Living in a rapidly changing world, Mr. Du Shao is undoubtedly influenced by modernism photography. The signboard of his photo studio is just a case in point. The Chinese characters on the signboard were typically influenced by the introduction of the western Art Deco. But in his entire life he focuses more on the local sceneries to single out the classical poetic sentiment from routine life. However, Mr. Du Shao’s photographs are quite different from Pictorialism trend at that time which stresses an overall blurry look. While Pictorial Photographs make a great deal processing to the picture, and try hard to produce the visual imagination separated from the reality, Mr. Shao’s pictures look neat, and the phantoms are clear just like what is engraved in negatives and films and what is seen in the eyes.

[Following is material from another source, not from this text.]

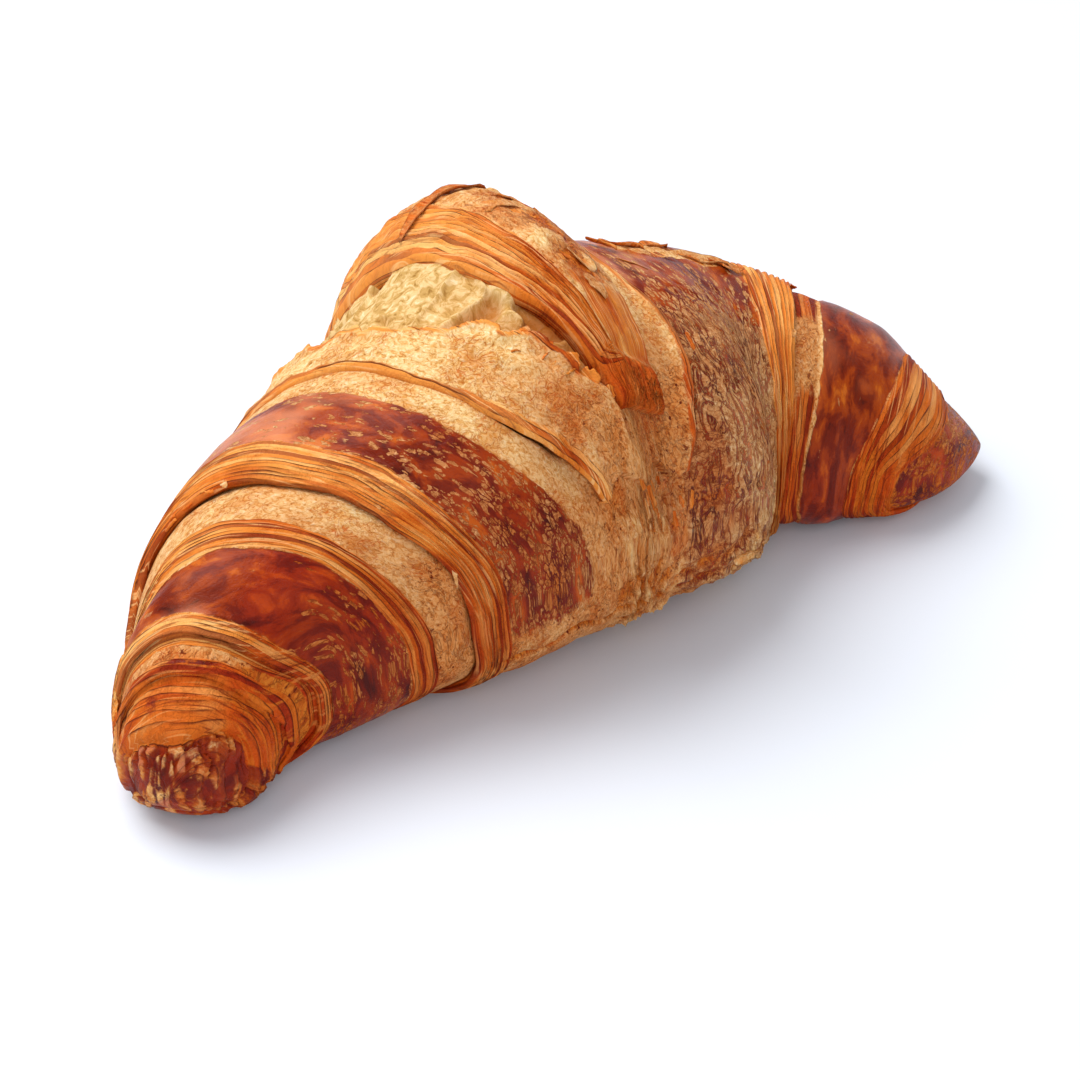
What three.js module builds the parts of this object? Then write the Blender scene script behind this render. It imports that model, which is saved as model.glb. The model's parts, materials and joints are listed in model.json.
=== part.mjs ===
// A butter croissant: one closed body, lofted along a bent spine, with the edge of every
// turn of the rolled dough standing up as a real step. Millimetres, +Z up, +X along the
// length, resting on z = 0. The camera side of the bend is -Y.
import * as THREE from "three";

// ---- the loaf as a whole
const HALF_LENGTH = 87.5;   // middle to either tip, measured straight
const BLUNT_TIP = 0.13;     // share of the half length that rounds off at the blunt end (-X)
const FINE_TIP = 0.2;       // the same at the finer end (+X)
const WEDGE_CURVE = 1.6;    // powers that make the finer end a wedge instead of a ball:
const WEDGE_POINT = 0.7;    // how early it narrows, and how sharp it ends
const AXIS_LEVEL = 0.42;    // the spine runs at this share of the height
const BAKED_FLAT = 0.8;     // how much the tray took off the underside
const ROUND_POWER = 0.9;    // below 1 a section is fuller than an ellipse
const BELLY_POWER = 0.6;    // the same for its lower half, which sagged on the tray
const FULL_RELIEF = 8;      // millimetres from the spine where steps reach their full height
const TUCK = 0.25;          // at a step, the two cross-sections pass each other by this much
const SLOPE_SPAN = 1e-3;    // share of the half length over which the bend is measured

// Cross-sections along the length: where (share of the half length), half the width, the
// height, and how far the spine is set back from the line between the tips.
const SECTIONS = [
  { at: -1.0, half: 12.5, high: 26, back: 0 },
  { at: -0.86, half: 14, high: 33.5, back: 10.5 },
  { at: -0.68, half: 21.5, high: 43, back: 19.5 },
  { at: -0.45, half: 28.5, high: 51, back: 24 },
  { at: -0.2, half: 34, high: 64, back: 25.5 },
  { at: 0.0, half: 39.5, high: 73.5, back: 27 },
  { at: 0.2, half: 36, high: 62, back: 25.5 },
  { at: 0.45, half: 28.5, high: 49.5, back: 25.5 },
  { at: 0.68, half: 20, high: 39, back: 16 },
  { at: 0.86, half: 16.5, high: 27, back: 6 },
  { at: 1.0, half: 15, high: 17.5, back: 0 },
];

// ---- the turns of dough, from the blunt tip to the fine one. `at` is where the edge of the
// turn crosses the crown, `tilt` how far it leans towards the middle at the front, `lobe` a
// bulge of the edge, `step` how far the turn stands above its neighbour nearer the tip, and
// `rows` the cross-sections up to the next edge.
const EDGES = [
  { name: "cap", at: -84.2, tilt: 0.8, step: 0.9, rows: 2 },
  { name: "fifth", at: -80.6, tilt: 1.2, lobe: 6.0, lobeAt: 105, step: 1.2, rows: 3 },
  { name: "fourth", at: -76.2, tilt: 1.8, lobe: 6.0, lobeAt: 95, step: 1.7, rows: 10 },
  { name: "third", at: -52.3, tilt: 11.5, step: 2.2, rows: 10 },
  { name: "second", at: -29.0, tilt: 12.5, step: 2.4, rows: 5 },
  { name: "split_low", at: -19.0, tilt: 10.5, lobe: -4.0, lobeAt: -28, rows: 3 },
  { name: "split_high", at: -9.0, tilt: 5.5, rows: 9 },
  { name: "flap_right", at: 13.0, tilt: -1.0, rows: 3 },
  { name: "second_right", at: 16.0, tilt: -2.0, lobe: 4.6, lobeAt: 34, step: 2.0, rows: 11 },
  { name: "third_right", at: 55.4, tilt: -2.7, step: 1.5, rows: 9 },
  { name: "fourth_right", at: 80.2, tilt: -2.5, lobe: -6.5, lobeAt: 98, step: 1.0, rows: 0 },
];
const LOBE_REACH = 34;      // degrees
const TIP_ROWS = 8;         // cross-sections in each rounded tip

// ---- the last two turns, which end as tongues on the front
const TONGUE_END = 83;      // degrees from the crown to the end of the second turn
const FLAP_END = 54;        // the same for the top flap
const FLAP_LIFT = 2.0;      // the flap stands this far above the turn below it
const SPLIT_DEPTH = 5.5;    // the burst beside the flap goes in this far
const SPLIT_FROM = -72;     // degrees, behind the crown
const SPLIT_TO = 50;        // degrees, on the front

// Columns round the body, closer together where the tongues end.
const COLUMNS = [
  { from: -54, to: 52, count: 20 }, { from: 52, to: 56, count: 1 },
  { from: 56, to: 81, count: 5 }, { from: 81, to: 85, count: 1 },
  { from: 85, to: 121, count: 6 }, { from: 121, to: 306, count: 15 },
];

const RAD = Math.PI / 180;
const clamp = (v, lo, hi) => Math.min(hi, Math.max(lo, v));
const ease = (a, b, v) => { const t = clamp((v - a) / (b - a), 0, 1); return t * t * (3 - 2 * t); };
const wrap = (deg) => ((deg + 180) % 360 + 360) % 360 - 180;

// A smooth curve through one column of the section table (cubic, slopes from the neighbours).
function along(key, u) {
  const n = SECTIONS.length;
  let i = 0;
  while (i < n - 2 && u > SECTIONS[i + 1].at) i++;
  const slope = (k) => {
    const a = SECTIONS[Math.max(0, k - 1)], b = SECTIONS[Math.min(n - 1, k + 1)];
    return (b[key] - a[key]) / (b.at - a.at);
  };
  const a = SECTIONS[i], b = SECTIONS[i + 1], h = b.at - a.at, t = (u - a.at) / h;
  return (1 + 2 * t) * (1 - t) ** 2 * a[key] + t * (1 - t) ** 2 * h * slope(i)
    + t * t * (3 - 2 * t) * b[key] + t * t * (t - 1) * h * slope(i + 1);
}

// The edges of a rolled triangle lean the same way all over the front and come back
// underneath, so one closed wave describes them all.
const lean = (deg) => (Math.sin(deg * RAD) - 0.2 * Math.sin(2 * deg * RAD)) / 0.6;

function edgeAt(edge, deg) {
  const lobe = edge.lobe ? edge.lobe * Math.exp(-(((wrap(deg) - edge.lobeAt) / LOBE_REACH) ** 2)) : 0;
  return edge.at + edge.tilt * lean(deg) + lobe;
}

// How far the dough stands off the smooth body. `band` counts the edges to the tip side,
// `t` runs from 0 at the edge nearer -X to 1 at the edge nearer +X.
function relief(band, t, deg) {
  const a = wrap(deg);
  const sides = 1 - ease(138, 166, Math.abs(a));          // the underside is pressed flat
  const left = band >= 0 ? EDGES[band] : null, right = EDGES[band + 1] || null;
  const tongue = 1 - ease(TONGUE_END - 2, TONGUE_END + 2, a);
  let off = 0;
  if (right && right.step && right.at < 0) {
    const fade = right.name === "second" ? tongue : 1;
    off -= right.step * fade * ease(0.35, 1, t);
  }
  if (left && left.step && left.at > 0) {
    const fade = left.name === "second_right" ? tongue : 1;
    off -= left.step * fade * ease(0.65, 0, t);
  }
  const inTongue = band >= 4 && band <= 7;
  if (inTongue) off -= (1 - tongue) * 2.0;
  if (inTongue) off += tongue * 0.4;
  if (band === 6) off += FLAP_LIFT * (1 - ease(FLAP_END - 2, FLAP_END + 2, a)) * ease(-170, -110, a);
  if (band === 5) {
    const open = ease(SPLIT_FROM, SPLIT_FROM + 30, a) * (1 - ease(SPLIT_TO - 14, SPLIT_TO, a));
    off -= SPLIT_DEPTH * open * (0.35 + 0.65 * ease(0, 0.8, t));
  }
  return off * sides;
}

// A point of the body: `x` along the chord before the section is turned square to the spine.
function surface(x, deg, off) {
  const u = clamp(x / HALF_LENGTH, -1, 1);
  const half = along("half", u), high = along("high", u), back = along("back", u);
  const d = SLOPE_SPAN;
  const bend = (along("back", clamp(u + d, -1, 1)) - along("back", clamp(u - d, -1, 1)))
    / ((clamp(u + d, -1, 1) - clamp(u - d, -1, 1)) * HALF_LENGTH);
  const l = 1 - clamp((u + 1) / BLUNT_TIP, 0, 1), r = 1 - clamp((1 - u) / FINE_TIP, 0, 1);
  const round = Math.sqrt(1 - l * l) * Math.pow(1 - Math.pow(r, WEDGE_CURVE), WEDGE_POINT);
  const s = Math.sin(deg * RAD), c = Math.cos(deg * RAD);
  let side = half * round * Math.sign(s) * Math.abs(s) ** ROUND_POWER;
  let up = high * round * (c > 0
    ? (1 - AXIS_LEVEL) * c ** ROUND_POWER : -AXIS_LEVEL * Math.abs(c) ** BELLY_POWER);
  const reach = Math.hypot(side, up);
  if (reach > 1e-6) {
    const grow = Math.max(0.1, (reach + off * Math.min(1, reach / FULL_RELIEF)) / reach);
    side *= grow;
    up *= grow;
  }
  const n = Math.hypot(1, bend);
  return new THREE.Vector3(
    u * HALF_LENGTH + side * bend / n,
    back - side / n,
    Math.max(0, high * AXIS_LEVEL + up - BAKED_FLAT));
}

function columnAngles() {
  const out = [];
  for (const seg of COLUMNS) {
    for (let i = 0; i < seg.count; i++) out.push(seg.from + (seg.to - seg.from) * i / seg.count);
  }
  return out;
}

// Every cross-section as { band, t, x(deg) }. Two cross-sections meet at a step, one on the
// upper turn and one tucked half a millimetre under it.
function crossSections() {
  const rows = [];
  const push = (band, t, x) => rows.push({ band, t, x });
  const first = EDGES[0], last = EDGES[EDGES.length - 1], top = EDGES.length - 1;
  for (let i = 1; i <= TIP_ROWS; i++) {
    const t = 1 - Math.cos(Math.PI / 2 * i / TIP_ROWS);
    push(-1, t, (deg) => -HALF_LENGTH + (edgeAt(first, deg) + HALF_LENGTH) * t);
  }
  for (let k = 0; k < top; k++) {
    const a = EDGES[k], b = EDGES[k + 1];
    for (let i = 0; i <= a.rows; i++) {
      const t = i / a.rows;
      const tuck = i === 0 ? TUCK : i === a.rows ? -TUCK : 0;
      push(k, t, (deg) => edgeAt(a, deg) + (edgeAt(b, deg) - edgeAt(a, deg)) * t + tuck);
    }
  }
  for (let i = TIP_ROWS; i >= 1; i--) {
    const t = 1 - Math.cos(Math.PI / 2 * i / TIP_ROWS);
    push(top, 1 - t, (deg) => HALF_LENGTH - (HALF_LENGTH - edgeAt(last, deg)) * t);
  }
  return rows;
}

function croissant() {
  const angles = columnAngles(), rows = crossSections(), n = angles.length;
  const points = [surface(-HALF_LENGTH, 0, 0)];
  for (const row of rows) {
    for (const deg of angles) points.push(surface(row.x(deg), deg, relief(row.band, row.t, deg)));
  }
  points.push(surface(HALF_LENGTH, 0, 0));
  const index = [];
  const at = (r, j) => 1 + r * n + (j % n);
  for (let j = 0; j < n; j++) {
    index.push(0, at(0, j + 1), at(0, j));
    for (let r = 0; r < rows.length - 1; r++) {
      index.push(at(r, j), at(r + 1, j + 1), at(r + 1, j), at(r, j), at(r, j + 1), at(r + 1, j + 1));
    }
    index.push(points.length - 1, at(rows.length - 1, j), at(rows.length - 1, j + 1));
  }
  const box = new THREE.Box3().setFromPoints(points), mid = box.getCenter(new THREE.Vector3());
  const flat = [];
  for (const p of points) flat.push(p.x - mid.x, p.y - mid.y, p.z);
  const geometry = new THREE.BufferGeometry();
  geometry.setAttribute("position", new THREE.Float32BufferAttribute(flat, 3));
  geometry.setIndex(index);
  geometry.computeVertexNormals();
  return geometry;
}

const crust = new THREE.MeshStandardMaterial({ color: 0xb5652a, roughness: 0.5, metalness: 0 });
const body = new THREE.Mesh(croissant(), crust);
body.name = "croissant";

const group = new THREE.Group();
group.name = "butter_croissant";
group.add(body);
export default group;
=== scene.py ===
# %% [markdown]
# # A butter croissant, turn by turn
# A croissant is a thin triangle of laminated dough rolled up from its wide end. Each turn of the roll
# ends in a cut edge, and the turns get shorter, so the edges stand on the body as steps. The part
# holds the true body as one closed solid. Here the same body is modelled again with its finish:
# every turn is a piece of its own, with a lip that hangs over the next one.

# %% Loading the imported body
import json
import math

import bmesh
import bpy
import numpy as np
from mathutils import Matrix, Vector

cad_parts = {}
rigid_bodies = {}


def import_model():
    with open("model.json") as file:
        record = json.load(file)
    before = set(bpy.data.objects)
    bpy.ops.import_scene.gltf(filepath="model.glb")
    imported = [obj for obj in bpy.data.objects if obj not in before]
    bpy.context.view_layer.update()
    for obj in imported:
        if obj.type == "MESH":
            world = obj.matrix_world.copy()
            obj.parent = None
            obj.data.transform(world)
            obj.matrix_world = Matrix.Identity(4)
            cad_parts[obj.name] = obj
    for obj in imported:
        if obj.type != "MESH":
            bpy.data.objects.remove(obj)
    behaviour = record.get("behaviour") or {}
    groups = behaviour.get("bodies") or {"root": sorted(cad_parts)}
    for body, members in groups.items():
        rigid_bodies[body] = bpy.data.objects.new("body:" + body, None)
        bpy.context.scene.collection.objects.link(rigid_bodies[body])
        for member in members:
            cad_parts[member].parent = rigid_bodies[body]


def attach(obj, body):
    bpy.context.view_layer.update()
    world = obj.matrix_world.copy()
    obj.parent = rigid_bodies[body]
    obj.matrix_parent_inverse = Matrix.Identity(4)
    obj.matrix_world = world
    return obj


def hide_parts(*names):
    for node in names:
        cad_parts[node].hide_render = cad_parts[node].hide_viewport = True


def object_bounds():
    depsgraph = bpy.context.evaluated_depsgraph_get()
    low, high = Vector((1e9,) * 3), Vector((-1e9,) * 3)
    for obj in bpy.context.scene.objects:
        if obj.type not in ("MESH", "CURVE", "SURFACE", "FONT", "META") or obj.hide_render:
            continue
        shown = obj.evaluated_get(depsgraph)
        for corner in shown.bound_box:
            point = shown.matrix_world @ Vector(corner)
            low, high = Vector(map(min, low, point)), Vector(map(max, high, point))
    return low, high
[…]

The later generations of the Shaos after Du Shao are engaged in the photographic creation as well. Mr. Jiayie Shao, the son of Du Shao, is famous for his outstanding portrait photography, and grandson Mr. Dalang Shao is widely known for his subtle presentation of the West Lake with abundant connotation. Obviously, their characteristics and achievements in photography are definitely influenced by Mr. Du Shao. It is Mr. Du Shao’s wholehearted commitment to photography that makes his children perceive the photographic charm and dignity as a way of appreciation and presentation.
Finally, we would like to extend our deepest gratitude to the Wenzhou Cultural Federation and the Wenzhou Photographer Association with whose help Mr. Du Shao’s photographs are sorted out and published. Without their endeavor, we can not have the chance to appreciate the album which is a great legacy to our offspring and shows the great importance attached to photography and photographic history.